The transparent windows were made with the template provided in the kit. I just used white PVA to glue them. The seem to have glued well, but time will tell.
The cockpit is attached to the structures without problems. If you need to adjust something it will be very little.

I cut the windows of the skin, and pre-shaped it before glueing it. Always dry-test it before glueing it. Since the cut-outs of the windows align perfectly it is very easy to get the skins glued properly (don’t forget to previously glue a piece of acetate to simulate the passenger windows).

One small note: you may want to dry-test the fuselage skins *and* the cockpit before glueing, so that the cockpit side windows match better with the cutout of the fuselage skin.

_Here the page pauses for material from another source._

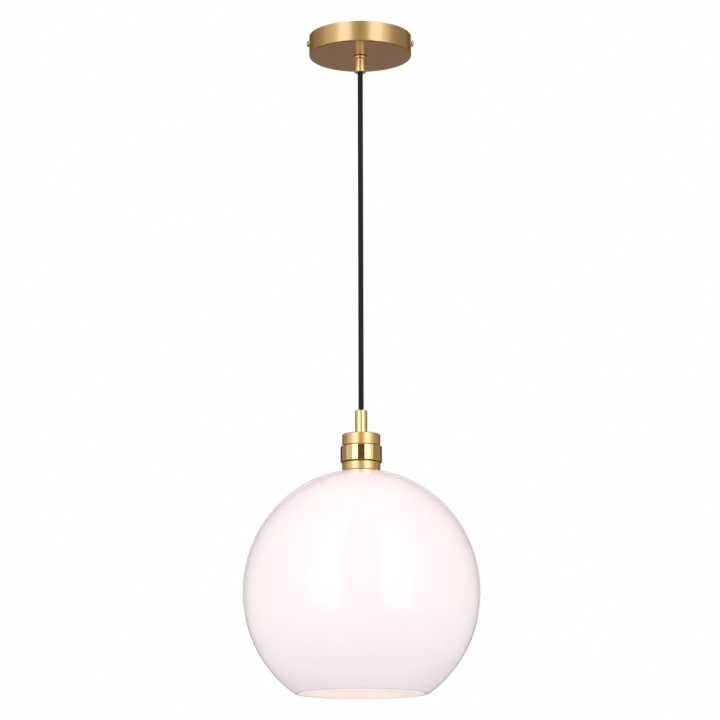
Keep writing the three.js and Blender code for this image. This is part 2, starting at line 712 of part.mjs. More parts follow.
function addLampholder() {
  addPart('lampholder_cap', holderCap(), FINISH.porcelain());
  addPart('lampholder_body', holderBody(), FINISH.porcelain());
  addPart('screw_shell', screwShell(), FINISH.plainBrass());
  addPart('centre_contact', centreContact(), FINISH.plainBrass());
  for (const [name, side, lead] of [['live', -1, FINISH.blackPlastic], ['neutral', 1, FINISH.whitePlastic]]) {
    const screw = addPart(`terminal_screw_${name}`, bindingScrew(TERMINAL.length), FINISH.plainBrass());
    screw.position.set(side * TERMINAL.offset, 0, platformTop + GAP);
    addPart(`head_lead_${name}`, terminalLead(side), lead());
  }
  const ground = addPart('head_ground_screw', bindingScrew(GROUND_TERMINAL.length), FINISH.greenScrew());
  ground.rotation.x = Math.PI;
  ground.position.set(0, GROUND_TERMINAL.y, holderCapBottom - GAP);
  addPart('head_lead_ground', headGroundLead(), FINISH.greenPlastic());
  addPart('cord_lower_end', jacket(lowerJacketBottom, lowerBend - CORD.radius - GAP), FINISH.blackBraid());
}

function addShade() {
  const gasketBottom = upperGasketTop - GASKET.thickness;
  const gasket = flatRing(couplingInner, couplingOuter, gasketBottom, upperGasketTop, SIDES.holder);
  addPart('upper_gasket', gasket, FINISH.rubber());
  addPart('glass_globe', glassGlobe(), FINISH.opalGlass());
  addPart('lower_gasket', lowerGasket(), FINISH.rubber());
  addPart('shade_ring', shadeRing(), FINISH.plainBrass());
}

function addBulb() {
  addPart('bulb_contact', bulbContact(), FINISH.zincSteel());
  addPart('bulb_cap', bulbCap(), FINISH.zincSteel());
  addPart('bulb_glass', bulbGlass(), FINISH.opalGlass());
}

addCanopyAssembly();
addCanopyWiring();
addCord();
addHeadShells();
addLampholder();
addShade();
addBulb();

export default pendant;
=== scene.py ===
"""A globe pendant ceiling light: gold canopy, black cord, stepped gold socket and open opal globe."""

import json
import math

import bpy
from mathutils import Matrix, Vector


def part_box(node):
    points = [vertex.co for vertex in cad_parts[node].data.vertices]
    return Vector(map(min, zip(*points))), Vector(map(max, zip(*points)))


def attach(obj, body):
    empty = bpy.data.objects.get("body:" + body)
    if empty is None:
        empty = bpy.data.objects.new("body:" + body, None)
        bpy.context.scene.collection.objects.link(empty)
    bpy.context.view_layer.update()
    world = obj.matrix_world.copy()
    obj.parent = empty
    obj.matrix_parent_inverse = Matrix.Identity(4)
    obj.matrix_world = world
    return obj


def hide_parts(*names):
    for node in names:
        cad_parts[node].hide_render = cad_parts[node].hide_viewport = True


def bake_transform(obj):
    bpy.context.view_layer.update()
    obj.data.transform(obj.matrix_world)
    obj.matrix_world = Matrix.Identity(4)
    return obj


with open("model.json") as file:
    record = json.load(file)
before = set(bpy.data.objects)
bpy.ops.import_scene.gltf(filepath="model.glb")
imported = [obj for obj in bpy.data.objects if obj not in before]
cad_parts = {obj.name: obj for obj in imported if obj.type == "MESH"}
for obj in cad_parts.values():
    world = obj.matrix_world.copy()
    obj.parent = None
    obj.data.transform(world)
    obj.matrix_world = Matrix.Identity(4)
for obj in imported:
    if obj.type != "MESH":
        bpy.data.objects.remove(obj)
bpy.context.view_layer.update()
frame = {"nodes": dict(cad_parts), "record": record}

MM = 0.001  # lengths and profiles below are in millimetres
BODIES = frame["record"]["behaviour"]["bodies"]
SLOTS = {part["node"]: part["material_slot"] for part in frame["record"]["subparts"]}


# ---------------------------------------------------------------- sizes, from the frame

def low(node):
    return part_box(node)[0].z / MM


def high(node):
    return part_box(node)[1].z / MM


def middle(node):
    """Centre of a node's box."""
    lowest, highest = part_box(node)
    return (lowest + highest) / 2 / MM


def radius(node):
    lowest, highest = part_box(node)
    return (highest.x - lowest.x) / 2 / MM


def body_of(node):
    return next(body for body, nodes in BODIES.items() if node in nodes)


CORD = radius("cord")
BORE = CORD + 0.4  # through both grips
STUB = 4.8  # threaded end of a grip
HOLE = STUB + 0.3  # that it goes through
WALL = 1.2  # of the canopy, the cap and the sleeve
MOUTH = 4.8  # flare where the cord leaves a grip
THROAT = 3.95
MOUTH_DEPTH = 2.0
PIN = 1.5  # radius of the grips' set screws
LEAD = 0.95  # radius of an insulated lead
LEAD_SPREAD = 1.6  # from the axis, where the leads leave the cord
GLASS = 2.6  # wall of the globe
HALF_HEIGHT = 144.7  # of the whole globe, before its mouth is cut
MOUTH_BELOW_CENTRE = 119.9
NECK = 19.75  # radius of the hole at the globe's top
THREAD_PITCH = 2.5  # on the lampholder's skirt and in the shade ring
THREAD_DEPTH = 0.4
CAP_PITCH = 3.6286  # seven turns to the inch, on the bulb's cap and in the screw shell
CAP_DEPTH = 0.5
SCREW_HEAD = 2.5  # height of the wiring screws' heads
RING_CHAMFER = 1.4  # on the polished ring
FINEST = 192  # segments round the glass and its ring
FINE = 160  # round the other large pieces
MIDDLING = 96  # round threaded and ribbed pieces
SMALL = 72
TINY = 64
SHARP_EDGE = math.radians(38)  # an edge that turns more than this is shaded sharp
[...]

I did it, and used a pencil to trace the place where the cockpit should be, then glued it, and after dry I glued the skins.
Don’t pay attention to the silver paint. I brushed some to prevent any white part showing after the skins were attached, but in reality none of it showed.
After glueing the skins, I had a mildly unpleasant surprise: the top of the roof where the side skins meet was a bit too short. You can see there is a gap of almost 1mm. I believe it could be for a number of reasons:
- Cardstock too thick.
- Parts drawn a bit smaller than the original.
- An accident when modifying the part to eliminate the round cockpit window to convert it to a 5-AT-D.
- Glueing the cabin arch roof *before* the sides of the cabin roof.
Or it could be a combination of some or all of the above.

In any case that gap is now forever part of the model. Fortunately, it is a very forgiving model, and some mistakes can be made without affecting too much the appearance of the plane.